* Data block *
Begin

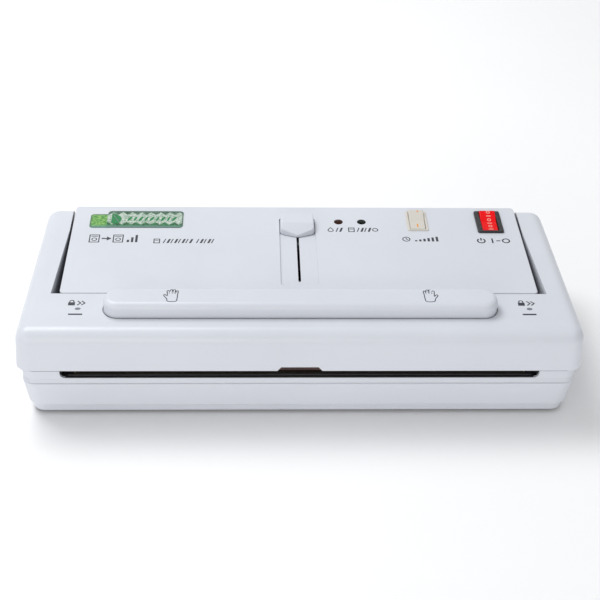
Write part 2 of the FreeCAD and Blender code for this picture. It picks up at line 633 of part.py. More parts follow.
def make_rocker(centre, width, length):
    """Rocker cap on two stub axles, drawn tilted to its first position."""
    x, y = centre
    half_w, reach = width / 2, length / 2
    swing = rod_x(reach, x - half_w, x + half_w, y, ROCKER_PIVOT_Z)
    sides = [(-reach - 1, ROCKER_RISE[1]), (0.0, ROCKER_RISE[0]), (reach + 1, ROCKER_RISE[1]),
             (reach + 1, -1.5), (4.0, -5.0), (-4.0, -5.0), (-reach - 1, -1.5)]
    outline = [(y + dy, ROCKER_PIVOT_Z + dz) for dy, dz in sides]
    cap = swing.common(extrude_x(outline, x - half_w, x + half_w))
    cap = round_edges(cap, 0.5, lambda edge: min(v.Z for v in edge.Vertexes) > ROCKER_PIVOT_Z + 2
                      and max(abs(v.X - x) for v in edge.Vertexes) > half_w - 0.1
                      and abs(edge.Vertexes[0].Y - edge.Vertexes[-1].Y) > 1)
    axle = rod_x(1.5, x - half_w - AXLE_OVERHANG, x + half_w + AXLE_OVERHANG, y, ROCKER_PIVOT_Z)
    rocker = cap.fuse(axle).removeSplitter()
    rocker.rotate(VEC(x, y, ROCKER_PIVOT_Z), VEC(1, 0, 0), ROCKER_REST_DEG)
    return rocker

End

* Exercise goal *
Output all of the material exactly as written.

* Result of this task *
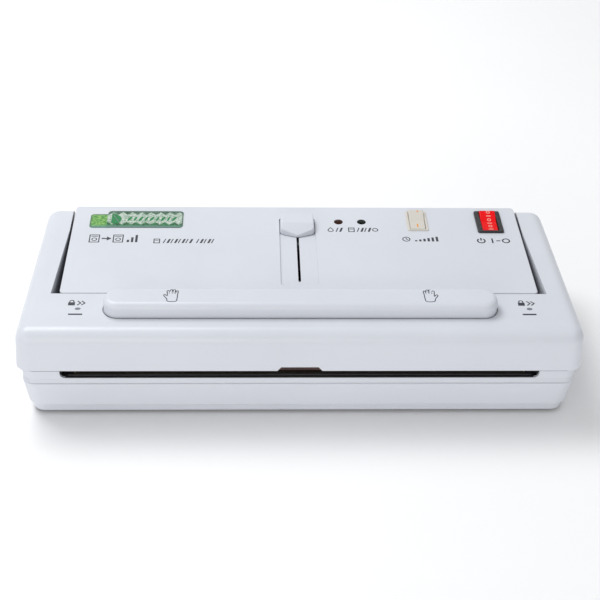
Write part 2 of the FreeCAD and Blender code for this picture. It picks up at line 633 of part.py. More parts follow.
def make_rocker(centre, width, length):
    """Rocker cap on two stub axles, drawn tilted to its first position."""
    x, y = centre
    half_w, reach = width / 2, length / 2
    swing = rod_x(reach, x - half_w, x + half_w, y, ROCKER_PIVOT_Z)
    sides = [(-reach - 1, ROCKER_RISE[1]), (0.0, ROCKER_RISE[0]), (reach + 1, ROCKER_RISE[1]),
             (reach + 1, -1.5), (4.0, -5.0), (-4.0, -5.0), (-reach - 1, -1.5)]
    outline = [(y + dy, ROCKER_PIVOT_Z + dz) for dy, dz in sides]
    cap = swing.common(extrude_x(outline, x - half_w, x + half_w))
    cap = round_edges(cap, 0.5, lambda edge: min(v.Z for v in edge.Vertexes) > ROCKER_PIVOT_Z + 2
                      and max(abs(v.X - x) for v in edge.Vertexes) > half_w - 0.1
                      and abs(edge.Vertexes[0].Y - edge.Vertexes[-1].Y) > 1)
    axle = rod_x(1.5, x - half_w - AXLE_OVERHANG, x + half_w + AXLE_OVERHANG, y, ROCKER_PIVOT_Z)
    rocker = cap.fuse(axle).removeSplitter()
    rocker.rotate(VEC(x, y, ROCKER_PIVOT_Z), VEC(1, 0, 0), ROCKER_REST_DEG)
    return rocker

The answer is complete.